----- Data provided -----
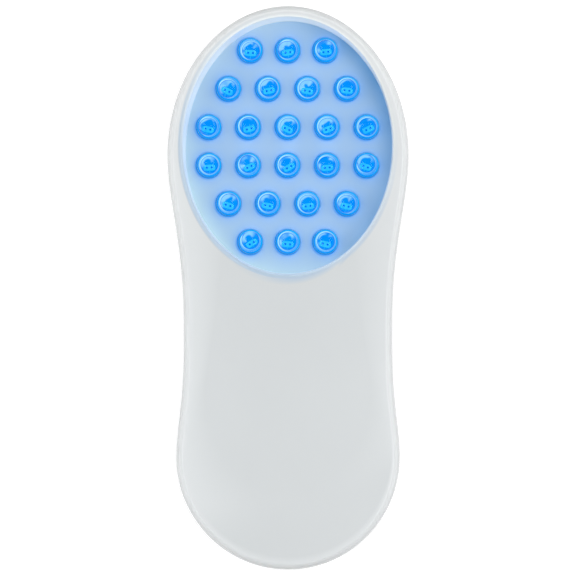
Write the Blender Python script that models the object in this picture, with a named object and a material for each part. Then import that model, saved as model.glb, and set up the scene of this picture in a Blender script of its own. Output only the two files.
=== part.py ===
"""Hand-held blue light device with 24 lamps, lying on its back with its lamp window up.

Metres, +Z up. +Y points to the head, where the window is. The origin is below the middle of the
body, on the plane that the back of the casing rests on.
"""

import math

import bmesh
import bpy
from mathutils import Matrix, Vector

# Clearances and small values that many pieces share
GAP = 0.0003
OVERRUN = 0.0012
MERGE = 0.00001
ROUND_STEPS = 16
BROAD_STEPS = 24
POST_STEPS = 8
SHARP_DEGREES = 35.0

# Lamps: standard 5 mm parts, in six rows on the board
LAMP_ROWS = (3, 4, 5, 5, 4, 3)
LAMP_PITCH = 0.00943
LAMP_PITCH_IN_THREES = 0.00898
LAMP_ROW_PITCH = 0.00916
LED_FLANGE_RADIUS = 0.0029
LED_FLANGE_HEIGHT = 0.001
LED_DOME_DEGREES = (0.0, 32.0, 62.0, 90.0)
LED_FLAT_SHARE = 0.88
LED_RADIUS = 0.0025
LED_HEIGHT = 0.0086

# Window and the rim of casing around it
WINDOW_SIDE_MARGIN = 0.00308
WINDOW_END_MARGIN = 0.00474
WINDOW_STEPS = 48
RIM_SIDE = 0.00408
RIM_TOP = 0.00302
WELL_DRAFT = 0.0004
LIP_ROUND = 0.0013
LIP_STEPS = 3
LIP_DEGREES = 80.0
COLLAR_WALL = 0.0026
RIM_OVER_LAMPS = 0.0008

# Casing
WALL = 0.0018
FACE_WALL = 0.002
SEAM = 0.0003
EDGE_RUN = 0.002
EDGE_DROP = 0.0036
EDGE_STEPS = 3
SIDE_DRAFT = 0.0003
CROWN = 0.0016
CROWN_SHARES = (0.25, 0.5, 0.75)
INNER_CROWN_SHARES = (0.5,)
BACK_RUN = 0.0072
BACK_RISE = 0.0078
BACK_STEPS = 4
PART_LINE_SHARE = 0.48
TONGUE_HEIGHT = 0.0014
TONGUE_WALL = 0.001
TONGUE_ROOT = 0.0022
HEAD_STEPS = 20
SIDE_STEPS = 12
FOOT_STEPS = 16

# Handle: three AAA cells side by side set its width and its length
CELL_RADIUS = 0.0052
CELL_LENGTH = 0.0445
CELL_NUB_RADIUS = 0.0019
CELL_NUB_HEIGHT = 0.001
CELL_EDGE = 0.0003
CELL_COUNT = 3
CELL_PITCH = 0.0109
CELL_PLAY = 0.0004
SPRING_SPACE = 0.0032
CONTACT_SHEET = 0.0004
CONTACT_WIDTH = 0.0074
CONTACT_RISE = 0.0042
CONTACT_TAB_WIDTH = 0.0022
CONTACT_TAB_RISE = 0.0014
SPRING_WIRE_RADIUS = 0.00025
SPRING_FOOT_RADIUS = 0.0031
SPRING_TIP_RADIUS = 0.0017
SPRING_TURNS = 3
SPRING_STEPS = 8
BAY_WALL = 0.0015
DOOR_LAP = 0.0003
DOOR_FOOT_LAP = 0.0015
DOOR_FLAT_MARGIN = 0.0007
DOOR_CORNER = 0.004
DOOR_UNDER_WINDOW = 0.0009
FOOT_FLARE = 0.0018
FOOT_REACH = 0.0271
FOOT_MARGIN = 0.0159
WAIST_SHARE = 0.4
HEAD_BLEND_POWER = 1.4
FOOT_BLEND_POWER = 1.5
WINDOW_OFF_HEAD = 0.0022
WIRE_SPACE = 0.0056
RISE_START_SHARE = 0.2
RISE_END_SHARE = 0.8

# Door: two hooks at the foot end, a spring latch at the head end, grooves for the thumb
HOOK_WIDTH = 0.005
HOOK_REACH = 0.0015
HOOK_THICK = 0.0012
HOOK_ROOM = 0.0007
HOOK_PLACE_SHARE = 0.6
LATCH_WIDTH = 0.008
LATCH_THICK = 0.0012
LATCH_RISE = 0.0046
LATCH_SETBACK = 0.001
LATCH_ROOM = 0.0008
LATCH_BEAD = 0.0005
CATCH_WALL = 0.0014
DOOR_RIB_WIDTH = 0.001
DOOR_RIB_RISE = 0.0012
GROOVE_COUNT = 5
GROOVE_WIDTH = 0.0011
GROOVE_DEPTH = 0.0005
GROOVE_PITCH = 0.0022
GROOVE_LENGTH = 0.015
GROOVE_SETBACK = 0.0022
THUMB_RADIUS = 0.0068
THUMB_DEPTH = 0.0015
THUMB_PAD = 0.0013

# Button and the switch that it presses
BUTTON_RADIUS = 0.006
BUTTON_DOME = 0.0003
BUTTON_RECESS = 0.0006
BUTTON_FLANGE = 0.0012
BUTTON_FLANGE_HEIGHT = 0.001
BUTTON_STEM_RADIUS = 0.002
BUTTON_STEM_HEIGHT = 0.0008
BUTTON_TRAVEL = 0.0005
BUTTON_DISH_MARGIN = 0.005
BUTTON_DISH_DEPTH = 0.0007
BUTTON_DISH_STEPS = 4
SWITCH_SIDE = 0.0062
SWITCH_HEIGHT = 0.0035
PLUNGER_RADIUS = 0.0017
PLUNGER_OUT = 0.001
PLUNGER_IN = 0.0009

# Boards and what stands on them
CONTROL_BOARD_HALF_WIDTH = 0.0135
CONTROL_BOARD_HALF_LENGTH = 0.0135
CONTROL_BOARD_CORNER = 0.002
CONTROL_BOARD_THICK = 0.0012
LED_BOARD_THICK = 0.0016
PANEL_THICK = 0.002
COMPONENT_ROOM = 0.0048
COMPONENT_CLEAR = 0.0012
CHIP_WIDTH = 0.0039
CHIP_LENGTH = 0.0099
CHIP_HEIGHT = 0.0017
CHIP_SPOT_SHARES = (0.0, -0.15)
CAPACITOR_RADIUS = 0.0023
CAPACITOR_LENGTH = 0.0085
CAPACITOR_SPOT_SHARES = (0.8, 0.9)
BUZZER_RADIUS = 0.0043
BUZZER_HEIGHT = 0.0042
BUZZER_HOLE_RADIUS = 0.0007
BUZZER_SPOT_SHARES = (-0.9, 0.9)
CONNECTOR_WIDTH = 0.0058
CONNECTOR_DEPTH = 0.004
CONNECTOR_HEIGHT = 0.0038
CONNECTOR_SPOT_SHARES = (0.0, -1.0)
COMPONENT_EDGE = 0.0006
BOARD_POST_RADIUS = 0.0018
BOARD_POST_INSET = 0.0022
LAMP_POST_RADIUS = 0.002
LAMP_POST_OUT = 0.0042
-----
**What is expected**
Print the material above verbatim, first line through the line containing "import math", both included.

**Complete response**
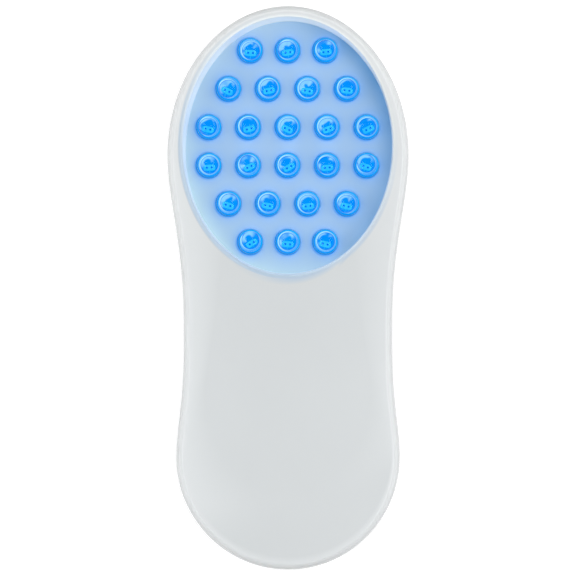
Write the Blender Python script that models the object in this picture, with a named object and a material for each part. Then import that model, saved as model.glb, and set up the scene of this picture in a Blender script of its own. Output only the two files.
=== part.py ===
"""Hand-held blue light device with 24 lamps, lying on its back with its lamp window up.

Metres, +Z up. +Y points to the head, where the window is. The origin is below the middle of the
body, on the plane that the back of the casing rests on.
"""

import math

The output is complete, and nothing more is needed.